• **Information shown**
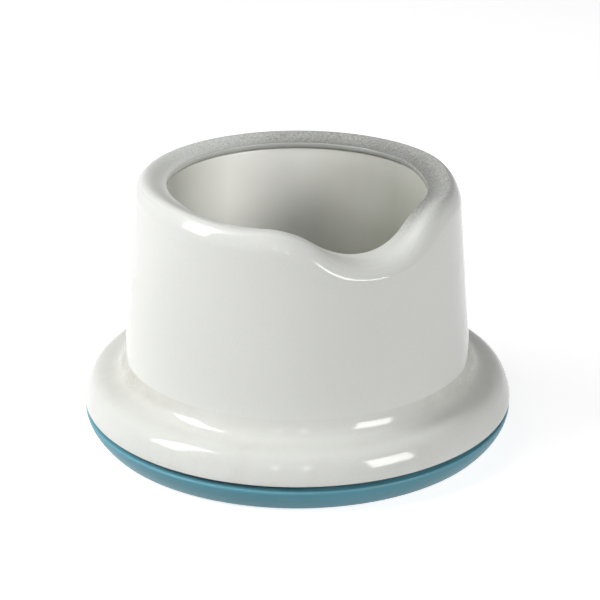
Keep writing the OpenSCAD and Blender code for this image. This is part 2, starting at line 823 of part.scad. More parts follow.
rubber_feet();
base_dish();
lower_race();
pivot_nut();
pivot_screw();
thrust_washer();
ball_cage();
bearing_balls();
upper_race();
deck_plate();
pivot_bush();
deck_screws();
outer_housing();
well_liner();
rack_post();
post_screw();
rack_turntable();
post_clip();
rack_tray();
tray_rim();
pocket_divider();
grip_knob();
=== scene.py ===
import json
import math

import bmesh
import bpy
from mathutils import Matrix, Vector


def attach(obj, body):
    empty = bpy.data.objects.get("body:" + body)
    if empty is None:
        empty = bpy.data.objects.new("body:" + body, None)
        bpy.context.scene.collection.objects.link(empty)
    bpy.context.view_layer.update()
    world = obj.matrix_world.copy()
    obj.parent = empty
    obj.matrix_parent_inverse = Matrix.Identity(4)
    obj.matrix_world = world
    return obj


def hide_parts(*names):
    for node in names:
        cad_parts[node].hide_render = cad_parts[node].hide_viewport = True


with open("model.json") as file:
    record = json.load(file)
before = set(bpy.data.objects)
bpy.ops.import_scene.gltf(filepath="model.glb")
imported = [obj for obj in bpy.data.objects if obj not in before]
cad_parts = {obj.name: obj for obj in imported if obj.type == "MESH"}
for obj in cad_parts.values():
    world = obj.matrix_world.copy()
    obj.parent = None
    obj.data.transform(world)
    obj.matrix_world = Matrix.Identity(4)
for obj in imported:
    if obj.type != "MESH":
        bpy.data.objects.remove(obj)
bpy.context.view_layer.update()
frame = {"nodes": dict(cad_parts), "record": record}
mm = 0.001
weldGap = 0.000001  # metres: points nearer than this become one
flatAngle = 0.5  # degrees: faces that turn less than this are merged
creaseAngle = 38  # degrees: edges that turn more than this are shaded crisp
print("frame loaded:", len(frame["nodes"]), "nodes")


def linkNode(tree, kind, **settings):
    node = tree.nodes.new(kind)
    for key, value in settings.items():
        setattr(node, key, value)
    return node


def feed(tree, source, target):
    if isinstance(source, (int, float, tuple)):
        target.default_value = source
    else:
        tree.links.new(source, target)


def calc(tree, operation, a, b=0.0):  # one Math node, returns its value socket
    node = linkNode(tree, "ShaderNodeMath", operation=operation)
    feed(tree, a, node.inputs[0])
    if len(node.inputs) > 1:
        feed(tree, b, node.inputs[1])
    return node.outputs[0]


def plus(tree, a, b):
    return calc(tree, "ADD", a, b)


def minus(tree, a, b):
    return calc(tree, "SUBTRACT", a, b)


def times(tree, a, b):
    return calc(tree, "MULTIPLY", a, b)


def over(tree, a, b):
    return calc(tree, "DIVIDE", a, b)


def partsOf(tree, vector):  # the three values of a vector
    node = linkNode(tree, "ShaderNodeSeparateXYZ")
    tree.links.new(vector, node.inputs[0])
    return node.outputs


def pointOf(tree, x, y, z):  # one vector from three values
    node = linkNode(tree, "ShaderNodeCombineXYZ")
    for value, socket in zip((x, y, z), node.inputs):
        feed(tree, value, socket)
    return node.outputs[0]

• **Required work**
Repeat exactly the lines running from the one with "post_screw();" through the one with "in imported if", both included.

• **Exercise result**
post_screw();
rack_turntable();
post_clip();
rack_tray();
tray_rim();
pocket_divider();
grip_knob();
=== scene.py ===
import json
import math

import bmesh
import bpy
from mathutils import Matrix, Vector


def attach(obj, body):
    empty = bpy.data.objects.get("body:" + body)
    if empty is None:
        empty = bpy.data.objects.new("body:" + body, None)
        bpy.context.scene.collection.objects.link(empty)
    bpy.context.view_layer.update()
    world = obj.matrix_world.copy()
    obj.parent = empty
    obj.matrix_parent_inverse = Matrix.Identity(4)
    obj.matrix_world = world
    return obj


def hide_parts(*names):
    for node in names:
        cad_parts[node].hide_render = cad_parts[node].hide_viewport = True


with open("model.json") as file:
    record = json.load(file)
before = set(bpy.data.objects)
bpy.ops.import_scene.gltf(filepath="model.glb")
imported = [obj for obj in bpy.data.objects if obj not in before]
cad_parts = {obj.name: obj for obj in imported if obj.type == "MESH"}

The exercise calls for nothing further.